Part 1: Regulatory Agencies and Our Health

The conversation in the US over health care and its subsidization is misleading the conversation about our health. Yes, a comprehensive program that would make health care both affordable and accessible would probably need some administration. But the current industries involved in what we call health care are not visibly concerned with our overall health maintenance.

We can reference
the FDA
the agricultural industry
the USDA
the pharmaceutical industry
medical equipment manufacturers
many hospitals
medical schools and their sponsors
doctors and their continuing education providers
and finally, the health insurance industry

Even the alternative health industry is questionable on many fronts. Most recently the insistence on organic produce has missed the mark that if most of America ate any kind of fresh or frozen produce, they would be healthier and carry less body fat than by continuing to eat the processed foods that they currently fill up on. A friend of mine uses the expression “Don’t let the perfect be the enemy of the good.”

The FDA is seen by many Americans as the guardian of our health, as regards food and drugs. That would seem to make sense, but the title doesn’t guarantee the fact. Most FDA officials are either former or future corporate heads in the food and drug industries. They drive policy from both sides. Since the 1960s our school health programs have been sponsored by specific agricultural interests. That moved on, later, to processed food interests. There is still no unaffiliated health program, when there is any program at all, offered in any American school. By the way, the FDA does not have funding to do medical research. They accept the research, complete or partial, presented to them by any given company.

In spite of all the labeling laws for vitamins, foods, cosmetics, and household products, deception continues to be commonplace in those labeled products. It often takes lawsuits (or threatened lawsuits) by consumer groups to enforce the labeling laws and their claims and definitions. The FDA continues to allow faulty science and justifications to be used to allow unhealthy chemical substances into our food, cosmetics and household products and, yes, many vitamins. This doesn’t even begin to address the problem of lacking enough FDA researchers and inspectors to enforce their own laws.

The FDA, at the same time, wastes countless tax dollars fighting common sense health policies. They continue to claim that food grown on a mono-cultural, mega-farm, many miles from intended markets. is as healthy as locally grown food. Non-organic, local food is usually more nutritious and tastier than even organic produce brought from a significant distance.

A policy that the FDA has recently been putting a lot of weight behind is eliminating the availability of fresh, unpasteurized milk sales by small dairies and farms, to local neighbors. When pasteurization initially began to be used, there was far less knowledge about, and ability to keep milk cold and fresh. Recognizing an unhealthy animal is easier in a small herd. And the bottom line… a farmer you know by name is far likelier to be honest and caring about what you think of their product, than is a huge dairy.
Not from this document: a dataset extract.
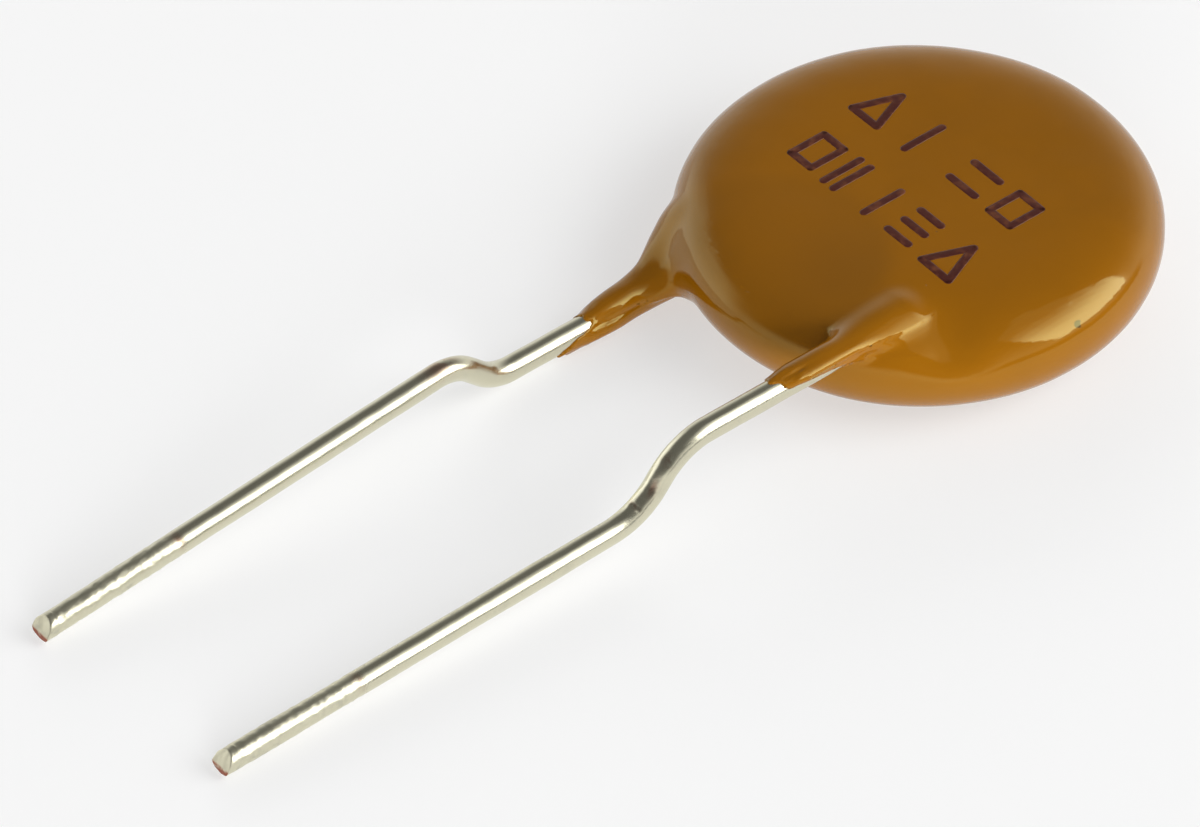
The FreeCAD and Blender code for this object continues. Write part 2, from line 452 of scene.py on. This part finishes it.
# Necks: sizes in millimetres, and stretches along Y from the disc's centre
RIDGE_START = -2.6  # where each ridge comes out of the face
NECK_COVER = 0.088
NECK_FLARE, FLARE_RUN = 0.02, (-6.2, -5.4)
LEFT_BULGE, BULGE_RUN, BULGE_SIDE = 0.09, (-6.4, -5.5), (0.0, -0.2)
LEFT_LUMPS = 0.016
LEFT_DEEP, DEEP_RUN = 0.11, (-6.6, -5.3)  # the left neck hangs deeper towards the disc
CREASE_HIGH, CREASE_AT, CREASE_SPREAD = 0.045, 50.0, 20.0  # a run along the right neck
CREASE_FROM_LIP, CREASE_RUN = (0.0, 0.4), (-3.3, -4.2)
CREST_DROP, CREST_RUN = 0.065, (-4.6, -3.3)
RIDGE_LUMP, LUMP_AT, LUMP_LONG = 0.045, -3.0, 0.5
LIP_COVER, LIP_RUN = 0.030, 0.5  # cover at the lip, and the run to full cover
LIP_SINK, SINK_RUN = 0.05, (0.015, -0.025)  # past the lip the skin sinks into the wire
LIP_STEP = 3.0  # degrees over which the lip's slant is taken
LIP_RAGGED, LIP_FRINGE = 0.035, 0.012
ALONG_WIRE, NECKS_APART = 0.4, 3.0  # unevenness runs along the wire, and differs on the two
# Where the lip ends along Y, by angle round the wire from +Z towards +X
left_lip = ((-180, -90, -50, 8, 34, 53, 64, 71, 84, 100, 130, 180),
            (-7.1, -6.7, -6.55, -6.46, -6.45, -6.55, -6.67, -6.84, -7.0, -7.15, -7.35, -7.1))
right_lip = ((-180, -150, -90, -50, -8, 13, 26, 43, 66, 73, 80, 87, 95, 108, 135, 180),
             (-4.5, -5.2, -5.8, -5.97, -6.02, -5.94, -5.84, -5.79, -5.74, -5.45, -4.98, -4.6,
              -4.35, -4.15, -4.15, -4.5))
ragged = ripple(71, 0.35, 30)
fringe = ripple(72, 0.12, 30)
lumps = ripple(74, 0.5)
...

The USDA also lacks enough inspectors to provide oversight for its regulations. There is plenty of information in the form of documentary films and diaries to demonstrate the problems of run-away Concentrated Animal Feeding Operations (CAFOs). But there is a bill before congress now (May, 2014) to outlaw secret or undercover filming of these operations.

Food is the original medicine – when it’s clean and pure. The only way to be as sure as we can be about it’s purity is to know the producers -which includes being the producers.

Remember this: An expert is anyone with an opinion, who goes our and gets information to back up that opinion. If we are to have successful lives, we must make our own decisions about what that means, and we must become the experts on ourselves and our own needs.